A model-based approach to investigating the pathophysiological mechanisms of hypertension and response to antihypertensive therapies: extending the Guyton model.

Reproducibly differential responses to different classes of antihypertensive agents are observed among hypertensive patients and may be due to interindividual differences in hypertension pathology. Computational models provide a tool for investigating the impact of underlying disease mechanisms on the response to antihypertensive therapies with different mechanisms of action. We present the development, calibration, validation, and application of an extension of the Guyton/Karaaslan model of blood pressure regulation. The model incorporates a detailed submodel of the renin-angiotensin-aldosterone system (RAAS), allowing therapies that target different parts of this pathway to be distinguished. Literature data on RAAS biomarker and blood pressure responses to different classes of therapies were used to refine the physiological actions of ANG II and aldosterone on renin secretion, renal vascular resistance, and sodium reabsorption.

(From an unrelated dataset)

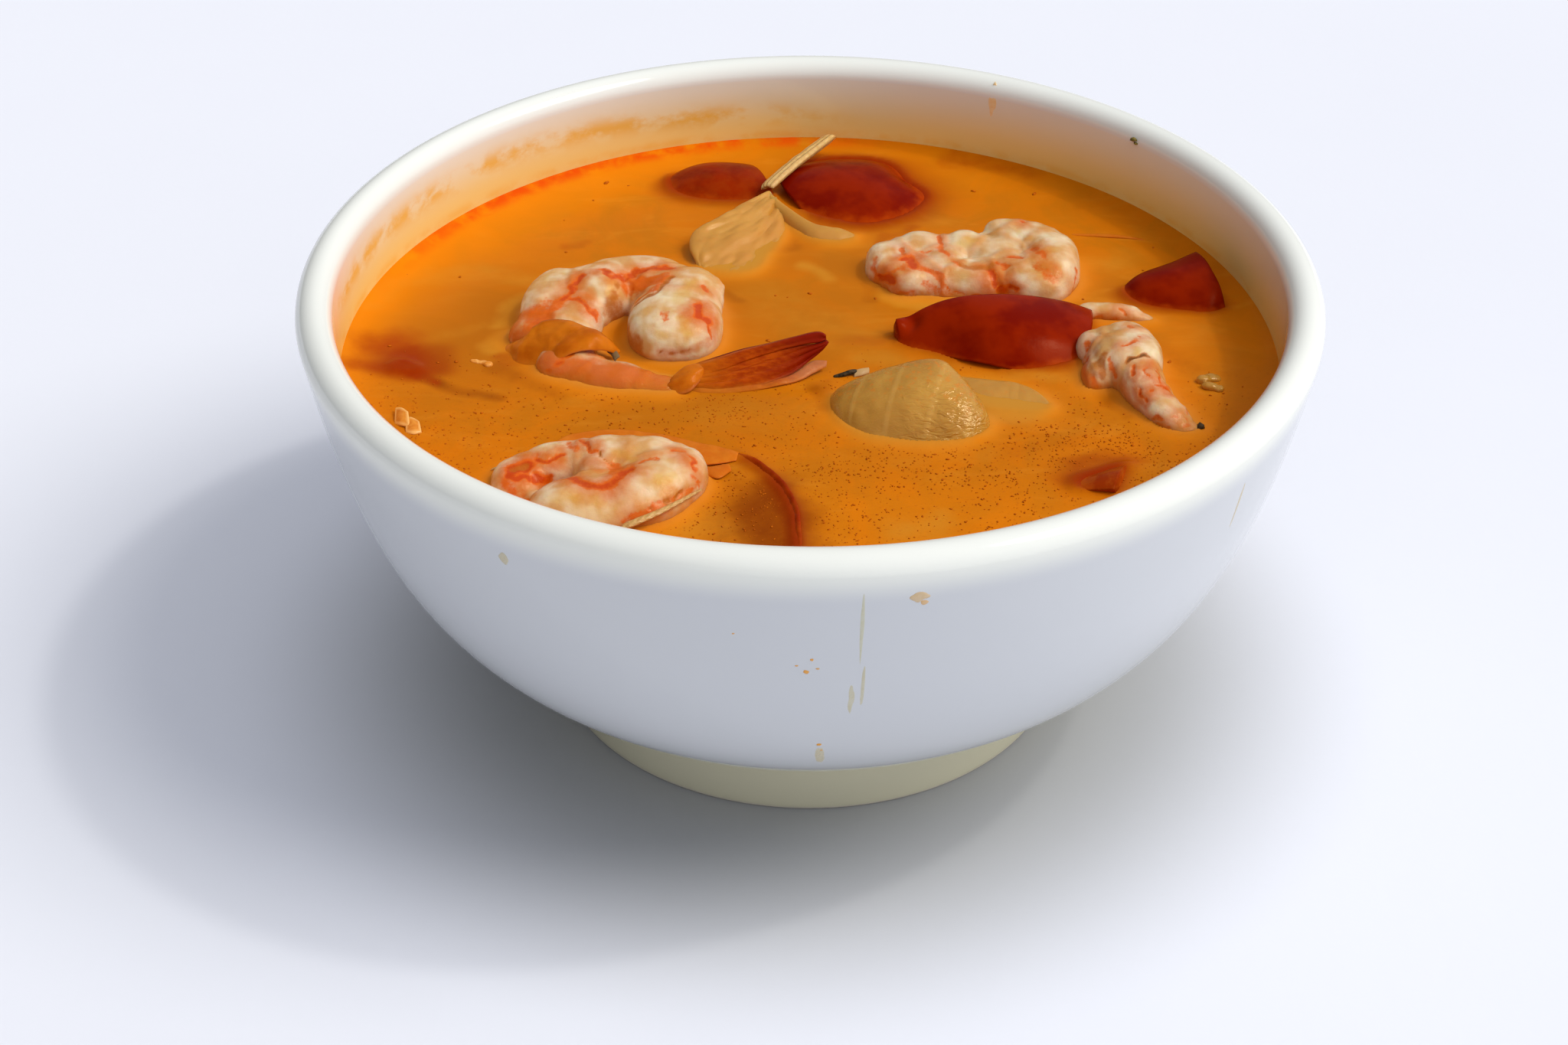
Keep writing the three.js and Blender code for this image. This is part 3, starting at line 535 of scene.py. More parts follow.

The calibrated model was able to accurately reproduce the RAAS biomarker and blood pressure responses to combinations of dual-RAAS agents, as well as RAAS therapies in combination with diuretics or calcium channel blockers. The final model was used to explore the impact of underlying mechanisms of hypertension on the blood pressure response to different classes of antihypertensive agents. Simulations indicate that the underlying etiology of hypertension can impact the magnitude of response to a given class of therapy, making a patient more sensitive to one class and less sensitive others. Given that hypertension is usually the result of multiple mechanisms, rather than a single factor, these findings yield insight into why combination therapy is often required to adequately control blood pressure.